A corrupt, inefficient regime set in opposition to an insurgent faction that has shown little intention to come to the bargaining table is a recipe for a failed state. Evidently, Afghans within the government do not have faith in the state either. As one of my sources reports:

I’ve met many, many Afghan policemen, customs officers and soldiers who claimed that once the Americans leave Afghanistan, they will burn their military identification cards, uniforms and any article linking them to the Afghan National Security Forces.  They also suggested they would leave the country post haste with their families in tow, fearing retribution from the Taliban and insurgency for assisting and partnering with coalition forces.

Contrary to allegations that more troops and more money would solve the Afghan problem, all officers interviewed do not fully believe that more resources would have solved the political and security problems at hand in Afghanistan.

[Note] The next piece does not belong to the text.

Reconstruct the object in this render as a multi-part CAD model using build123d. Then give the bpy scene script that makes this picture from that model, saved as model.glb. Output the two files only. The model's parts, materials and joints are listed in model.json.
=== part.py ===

Even massive troop commitments could not address the structural problems of Afghanistan, such as a system of tribal politics, that make nation building difficult.  In fact, one source suggested that we invested too much: “This was an exercise in rampant U.S. defense spending, failed transparency, failure of the U.S. Congress to hold U.S. agencies in theater and U.S. military officers accountable, and negligence by contracting officers to be outstanding stewards of U.S. taxpayer dollars.”
According to General Raymond Odierno, the Army Chief of Staff, the orders of soldiers deployed to Afghanistan may be extended because sequestration budget cuts will severely limit the Army’s ability to properly train replacement brigades. Will the stress of our soldiers have achieved anything in the end? What lies ahead?  It is not impossible that a peaceful alliance of tribes will emerge from 40 years of turmoil.  But it seems like the lofty goal of a strong Afghan government will not come to fruition, and the best our military can hope for is a happy homecoming, perhaps filmed for the 6 o’clock segment on CNN.